Stained-Glass Windows in Sainte-Chapelle, Paris, France
5. Gargoyle Drain Spouts
The grotesque and imposing gargoyles that surround Gothic structures are not just for show, they also act as drain spouts to assist in draining excess rainwater that had fallen on the roof. There are a number of theories surrounding the reason why such monstrous creatures were chosen to be adorned on a church as drain spouts. One theory posits that they are meant to represent evil and sin and so act as a sort of warning to those who view them, which could certainly help bring people into the cathedral. Another theory is that they are wards to fend off evil spirits and prevent them from entering the church. Yet another concept sees them as representations of some of the Pagan beliefs that existed within the community at the time. Regardless of why they are there, they certainly provide a fascinating glimpse into the beliefs of the times.
A gargoyle drain spout
The Revival of Gothic Architecture
Like all arts, Gothic architecture was not a stagnant formula but rather evolved over the years and saw improvements and innovations as different architects and builders came up with new concepts and applied them. Greater ornamentation, with more numerous and elaborate sculptures turned many Gothic structures into veritable art galleries with not a single foot remaining uncovered by a bevy of religious figures, saints and demons. The vaulted ceilings, flying buttresses and stained-glass windows all saw a similar evolution and become more and more detailed and efficient over time.

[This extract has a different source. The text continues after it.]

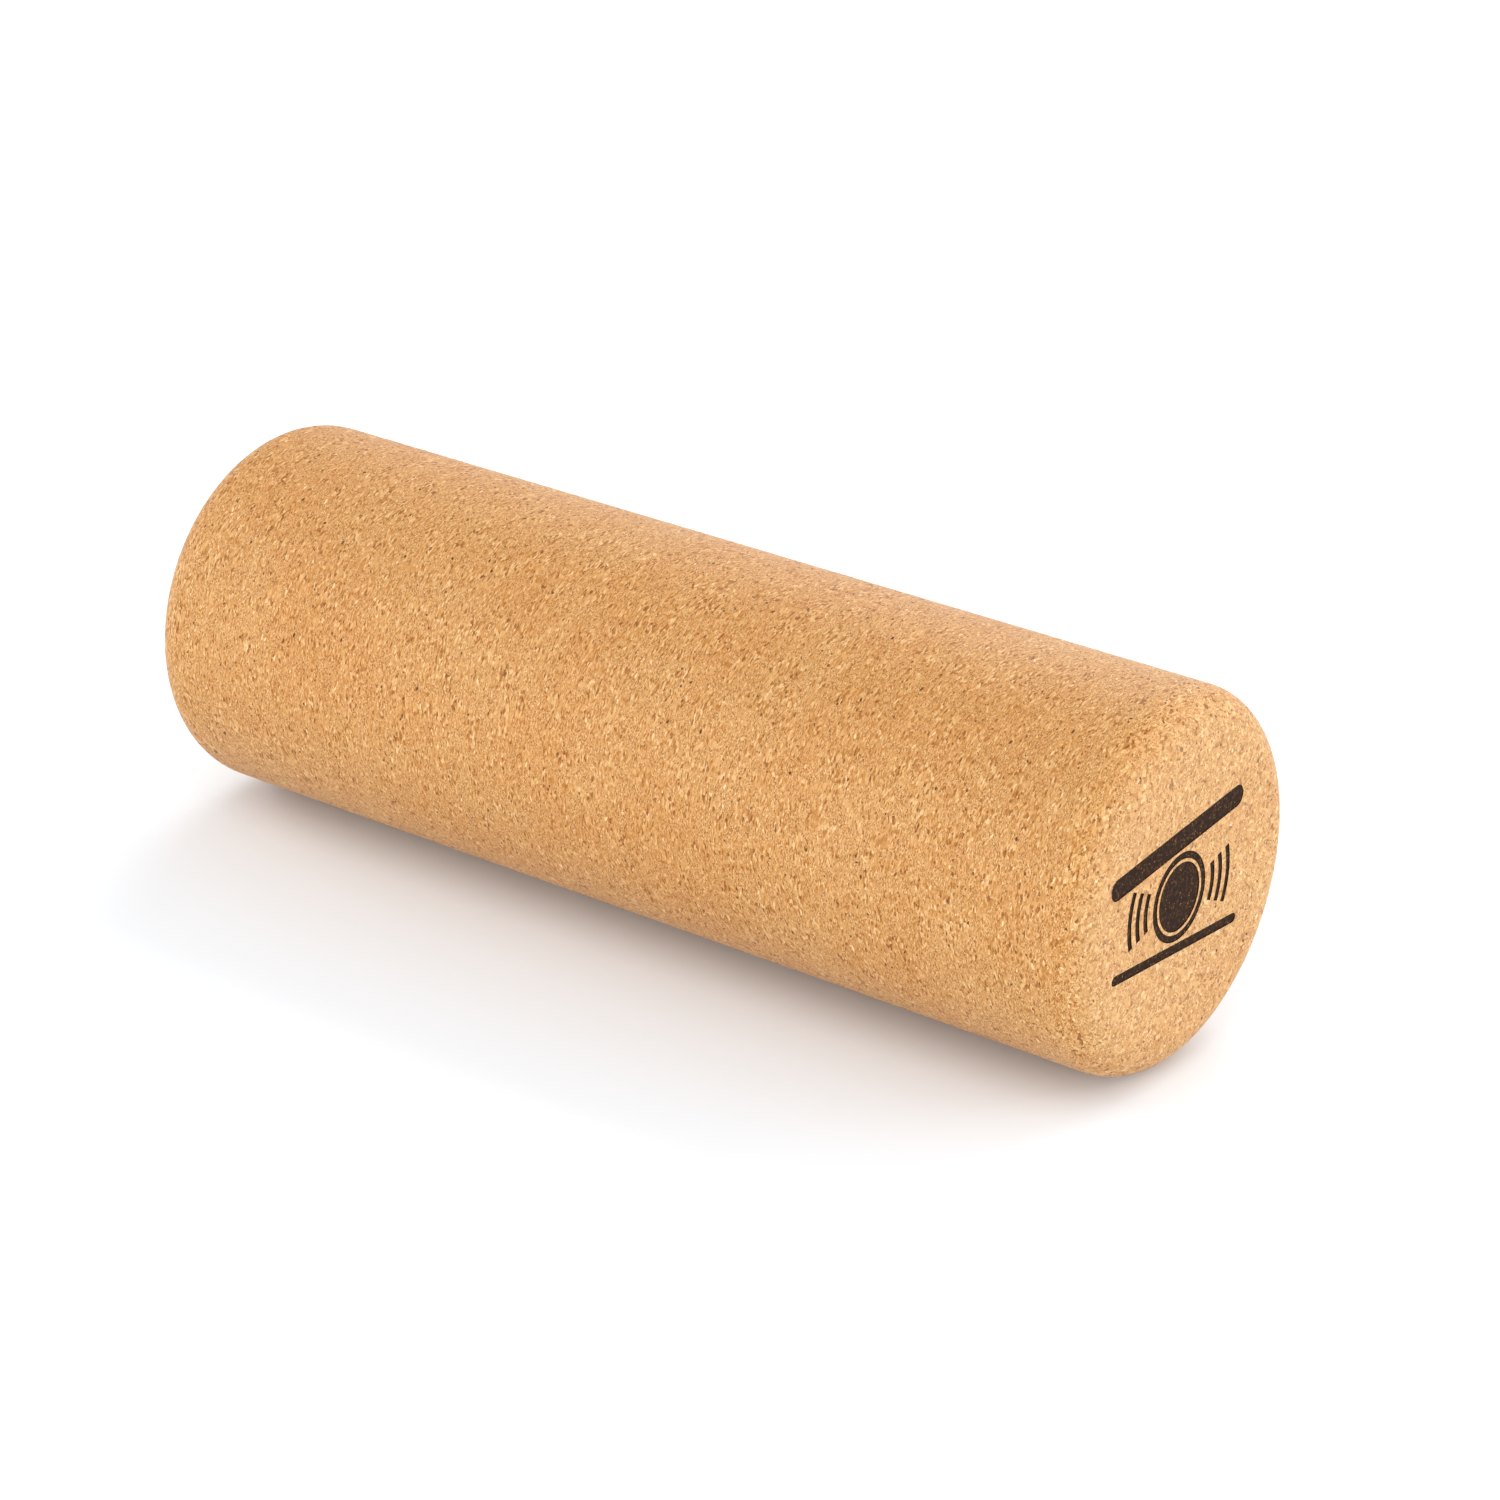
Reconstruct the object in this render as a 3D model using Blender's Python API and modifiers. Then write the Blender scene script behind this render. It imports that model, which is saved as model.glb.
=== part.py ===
"""Cork roller for an indoor balance board: one solid bar of pressed cork granules, turned to a
plain cylinder, with both rims rounded over so that they are kind to floors and hands.

Metres, +Z up. The roller lies on its side, as it is used. Its axis runs along X, and the
origin is at its centre, half a diameter above the floor. The two ends are alike.
"""

import math

import bpy

# Driving sizes. The flat disc on each end is what the rims leave of the diameter.
ROLLER_LENGTH = 0.450
ROLLER_DIAMETER = 0.150
RIM_RADIUS = 0.016

# Flat strips round the barrel. A multiple of four puts one straight below the axis, where the
# roller lies still on a level floor, and one straight above it, under the board.
BARREL_STRIPS = 64
# Steps in the quarter circle of each rim.
RIM_STEPS = 10
# The profile's ends, which lie on the axis, close to one point each within this distance.
AXIS_MERGE = 0.00001

# Bare cork, sanded and left without varnish.
CORK_COLOUR = (0.62, 0.33, 0.13, 1.0)
CORK_ROUGHNESS = 0.75


def clear_scene():
    """Empties the start-up scene."""
    for old in list(bpy.data.objects):
        bpy.data.objects.remove(old)


def new_collection(name):
    """A collection of the scene for the object's parts."""
    collection = bpy.data.collections.new(name)
    bpy.context.scene.collection.children.link(collection)
    return collection


def cork_material():
    """Bare pressed cork, matt and warm."""
    material = bpy.data.materials.new("pressed_cork")
    material.use_nodes = True
    shader = material.node_tree.nodes["Principled BSDF"]
    shader.inputs["Base Color"].default_value = CORK_COLOUR
    shader.inputs["Roughness"].default_value = CORK_ROUGHNESS
    shader.inputs["Metallic"].default_value = 0.0
    material.diffuse_color = CORK_COLOUR
    return material


def rim_arc(centre_height, start, end):
    """The quarter circle of one rim, as (radius, height) pairs from one angle to the other."""
    centre_radius = ROLLER_DIAMETER / 2 - RIM_RADIUS
    arc = []
    for step in range(RIM_STEPS + 1):
        angle = start + (end - start) * step / RIM_STEPS
        radius = centre_radius + RIM_RADIUS * math.cos(angle)
        height = centre_height + RIM_RADIUS * math.sin(angle)
        arc.append((radius, height))
    return arc


def roller_profile():
    """Half of the roller's section: out across one end, down the barrel, and back to the axis.

    Both arcs run tangent into the end faces and the barrel, so no edge shows where they meet.
    """
    half_length = ROLLER_LENGTH / 2
    rim_height = half_length - RIM_RADIUS
    upper_rim = rim_arc(rim_height, math.pi / 2, 0)
    lower_rim = rim_arc(-rim_height, 0, -math.pi / 2)
    return [(0, half_length), *upper_rim, *lower_rim, (0, -half_length)]


def turned_piece(name, profile, strips, collection):
    """A solid turned about its own Z from (radius, height) pairs, in so many flat strips.

    The profile stands on the corner between two strips, set out so that the middle of each
    strip touches the true circle. Across opposite strips the piece has its full diameter.
    """
    corner_spread = math.tan(math.pi / strips)
    points = [(radius, radius * corner_spread, height) for radius, height in profile]
    edges = [(index, index + 1) for index in range(len(points) - 1)]
    mesh = bpy.data.meshes.new(name)
    mesh.from_pydata(points, edges, [])
    piece = bpy.data.objects.new(name, mesh)
    collection.objects.link(piece)

    turn = piece.modifiers.new("turn", "SCREW")
    turn.axis = "Z"
    turn.angle = 2 * math.pi
    turn.steps = strips
    turn.render_steps = strips
    turn.use_merge_vertices = True
    turn.merge_threshold = AXIS_MERGE
    turn.use_smooth_shade = True
    return piece


def build_roller():
    """The whole roller, laid on its side."""
    collection = new_collection("balance_board_roller")
    roller = turned_piece("cork_roller", roller_profile(), BARREL_STRIPS, collection)
    roller.data.materials.append(cork_material())
    roller.rotation_euler = (0, math.pi / 2, 0)


clear_scene()
build_roller()
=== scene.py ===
"""Looks of the cork roller of an indoor balance board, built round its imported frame."""
import math

import bmesh
import bpy
from mathutils import Matrix, Vector


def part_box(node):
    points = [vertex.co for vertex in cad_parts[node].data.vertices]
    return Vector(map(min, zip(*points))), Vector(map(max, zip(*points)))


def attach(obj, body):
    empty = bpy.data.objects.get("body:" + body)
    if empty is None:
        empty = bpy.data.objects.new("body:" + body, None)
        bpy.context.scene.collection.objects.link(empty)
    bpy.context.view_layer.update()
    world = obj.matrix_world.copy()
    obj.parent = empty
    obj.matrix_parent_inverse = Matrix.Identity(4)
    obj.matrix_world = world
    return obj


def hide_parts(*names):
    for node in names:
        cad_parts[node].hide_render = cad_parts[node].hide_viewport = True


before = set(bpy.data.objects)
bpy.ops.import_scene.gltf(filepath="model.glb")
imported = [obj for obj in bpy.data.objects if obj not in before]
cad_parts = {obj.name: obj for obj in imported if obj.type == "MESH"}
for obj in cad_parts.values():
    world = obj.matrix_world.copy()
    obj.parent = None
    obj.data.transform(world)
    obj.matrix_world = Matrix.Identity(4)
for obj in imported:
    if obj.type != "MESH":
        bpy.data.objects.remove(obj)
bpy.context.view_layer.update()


# --- The billet ------------------------------------------------------------------------------
# Cork granules are mixed with a little binder, pressed flat into a thick block and baked. A bar
# is cut across the layers, turned round, sanded, and left without varnish. Its rims are rounded
# with the same sanding belt, so the curve runs into the barrel and the ends without an edge.

roller_low, roller_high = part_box("cork_roller")
ROLLER_LENGTH = roller_high[0] - roller_low[0]
ROLLER_DIAMETER = roller_high[2] - roller_low[2]
FLOOR_LEVEL = roller_low[2]
RIM_RADIUS = 0.016
STRIPS = 240
ROWS = 292
SANDING_WAVE_HEIGHT = 0.00012
SANDING_WAVE_SIZE = 0.014
SANDING_WAVE_DETAIL = 2.0
SEAM_MERGE = 0.00002
SHARP_ANGLE = math.radians(30)


def add(tree, kind, **settings):
    """A new node of that kind in the tree, with those settings."""
    node = tree.nodes.new(kind)
    for name, value in settings.items():
        setattr(node, name, value)
    return node


def feed(tree, socket, value):
    """Gives an input its value, or joins it to the output that makes it."""
    if isinstance(value, bpy.types.NodeSocket):
        tree.links.new(value, socket)
    else:
        socket.default_value = value


def calc(tree, operation, *values):
    """One step of arithmetic on numbers or outputs."""
    node = add(tree, "ShaderNodeMath", operation=operation)
    for socket, value in zip(node.inputs, values):
        feed(tree, socket, value)
    return node.outputs[0]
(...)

Gothic architecture did, however, eventually fall out of favor after the 14th century and was replaced by Classical forms of architecture brought on by the Renaissance. Although Gothic methods did fade to the point where, in the 17th century, many architects considered it garish and unattractive (what on earth were they thinking?), it saw a revival in the mid-18th century and its influence continues to inspire architecture to this day.